--- DATA SHOWN ---

◇ ◇ ◇ ◇ ◇ ◇ ◇

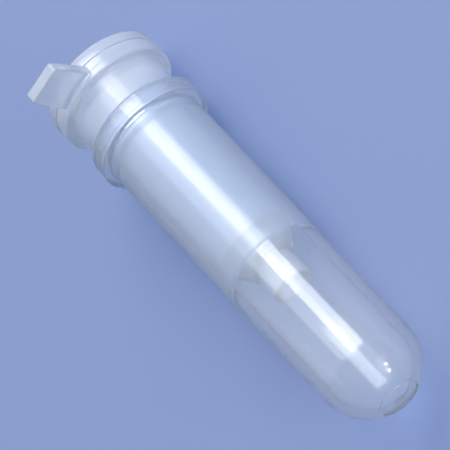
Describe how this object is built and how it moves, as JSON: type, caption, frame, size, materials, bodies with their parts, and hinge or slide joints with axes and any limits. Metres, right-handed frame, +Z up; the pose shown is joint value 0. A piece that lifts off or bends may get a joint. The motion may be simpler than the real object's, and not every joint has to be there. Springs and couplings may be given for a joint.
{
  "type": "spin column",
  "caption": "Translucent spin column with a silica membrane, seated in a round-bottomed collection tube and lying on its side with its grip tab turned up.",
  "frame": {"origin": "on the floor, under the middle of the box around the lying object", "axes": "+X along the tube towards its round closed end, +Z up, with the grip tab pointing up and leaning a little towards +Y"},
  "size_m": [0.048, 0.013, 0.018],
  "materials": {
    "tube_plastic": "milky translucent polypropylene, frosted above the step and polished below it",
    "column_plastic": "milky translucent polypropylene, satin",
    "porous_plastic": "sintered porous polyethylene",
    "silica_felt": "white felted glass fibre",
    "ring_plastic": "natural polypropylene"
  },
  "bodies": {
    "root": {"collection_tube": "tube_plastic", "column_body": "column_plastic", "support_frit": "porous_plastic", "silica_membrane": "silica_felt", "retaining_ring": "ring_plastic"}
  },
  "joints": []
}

◇ ◇ ◇ ◇ ◇ ◇ ◇

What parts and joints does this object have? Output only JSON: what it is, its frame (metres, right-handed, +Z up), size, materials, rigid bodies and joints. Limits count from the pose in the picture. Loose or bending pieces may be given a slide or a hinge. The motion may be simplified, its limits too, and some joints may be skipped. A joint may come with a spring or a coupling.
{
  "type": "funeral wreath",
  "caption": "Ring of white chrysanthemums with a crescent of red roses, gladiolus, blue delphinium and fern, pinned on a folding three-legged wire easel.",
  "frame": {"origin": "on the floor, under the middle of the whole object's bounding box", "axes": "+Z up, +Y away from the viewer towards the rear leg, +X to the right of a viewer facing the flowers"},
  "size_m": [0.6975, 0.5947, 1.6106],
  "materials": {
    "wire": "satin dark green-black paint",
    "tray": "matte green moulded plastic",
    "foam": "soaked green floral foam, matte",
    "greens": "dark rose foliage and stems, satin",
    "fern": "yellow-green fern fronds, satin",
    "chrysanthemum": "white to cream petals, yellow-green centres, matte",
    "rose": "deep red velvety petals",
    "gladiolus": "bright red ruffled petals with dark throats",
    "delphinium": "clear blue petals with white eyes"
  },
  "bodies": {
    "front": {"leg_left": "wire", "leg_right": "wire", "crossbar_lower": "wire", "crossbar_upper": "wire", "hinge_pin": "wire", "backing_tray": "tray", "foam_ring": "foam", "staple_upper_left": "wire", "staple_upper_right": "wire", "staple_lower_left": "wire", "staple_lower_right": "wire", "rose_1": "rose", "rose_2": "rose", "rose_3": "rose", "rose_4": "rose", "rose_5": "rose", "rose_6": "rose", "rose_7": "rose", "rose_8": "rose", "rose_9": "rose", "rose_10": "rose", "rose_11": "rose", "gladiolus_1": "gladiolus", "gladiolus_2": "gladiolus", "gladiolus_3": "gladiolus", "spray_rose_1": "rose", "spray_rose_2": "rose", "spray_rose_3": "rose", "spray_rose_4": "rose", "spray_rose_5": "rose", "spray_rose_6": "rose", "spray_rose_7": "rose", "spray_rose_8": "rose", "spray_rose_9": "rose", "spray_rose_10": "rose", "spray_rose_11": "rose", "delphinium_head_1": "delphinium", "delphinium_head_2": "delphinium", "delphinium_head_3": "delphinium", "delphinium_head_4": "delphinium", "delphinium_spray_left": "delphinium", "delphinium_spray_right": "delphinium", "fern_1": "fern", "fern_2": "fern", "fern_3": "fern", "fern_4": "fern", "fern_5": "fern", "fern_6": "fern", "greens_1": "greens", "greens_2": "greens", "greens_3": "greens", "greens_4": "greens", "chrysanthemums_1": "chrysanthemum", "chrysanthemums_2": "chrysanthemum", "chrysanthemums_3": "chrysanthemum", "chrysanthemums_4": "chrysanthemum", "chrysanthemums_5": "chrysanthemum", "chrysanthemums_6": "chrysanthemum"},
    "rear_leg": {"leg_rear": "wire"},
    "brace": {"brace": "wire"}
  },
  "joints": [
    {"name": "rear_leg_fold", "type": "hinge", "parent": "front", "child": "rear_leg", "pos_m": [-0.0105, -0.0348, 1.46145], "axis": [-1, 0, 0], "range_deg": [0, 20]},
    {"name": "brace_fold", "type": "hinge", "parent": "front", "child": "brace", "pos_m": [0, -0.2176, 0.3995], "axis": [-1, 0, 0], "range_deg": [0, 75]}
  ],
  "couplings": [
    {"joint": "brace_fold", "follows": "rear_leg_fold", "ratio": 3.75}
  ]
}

◇ ◇ ◇ ◇ ◇ ◇ ◇

--- REQUIREMENTS ---
Where a line holds "axes", copy that line.

--- FINISHED EXERCISE ---
Describe how this object is built and how it moves, as JSON: type, caption, frame, size, materials, bodies with their parts, and hinge or slide joints with axes and any limits. Metres, right-handed frame, +Z up; the pose shown is joint value 0. A piece that lifts off or bends may get a joint. The motion may be simpler than the real object's, and not every joint has to be there. Springs and couplings may be given for a joint.
  "frame": {"origin": "on the floor, under the middle of the box around the lying object", "axes": "+X along the tube towards its round closed end, +Z up, with the grip tab pointing up and leaning a little towards +Y"},
  "frame": {"origin": "on the floor, under the middle of the whole object's bounding box", "axes": "+Z up, +Y away from the viewer towards the rear leg, +X to the right of a viewer facing the flowers"},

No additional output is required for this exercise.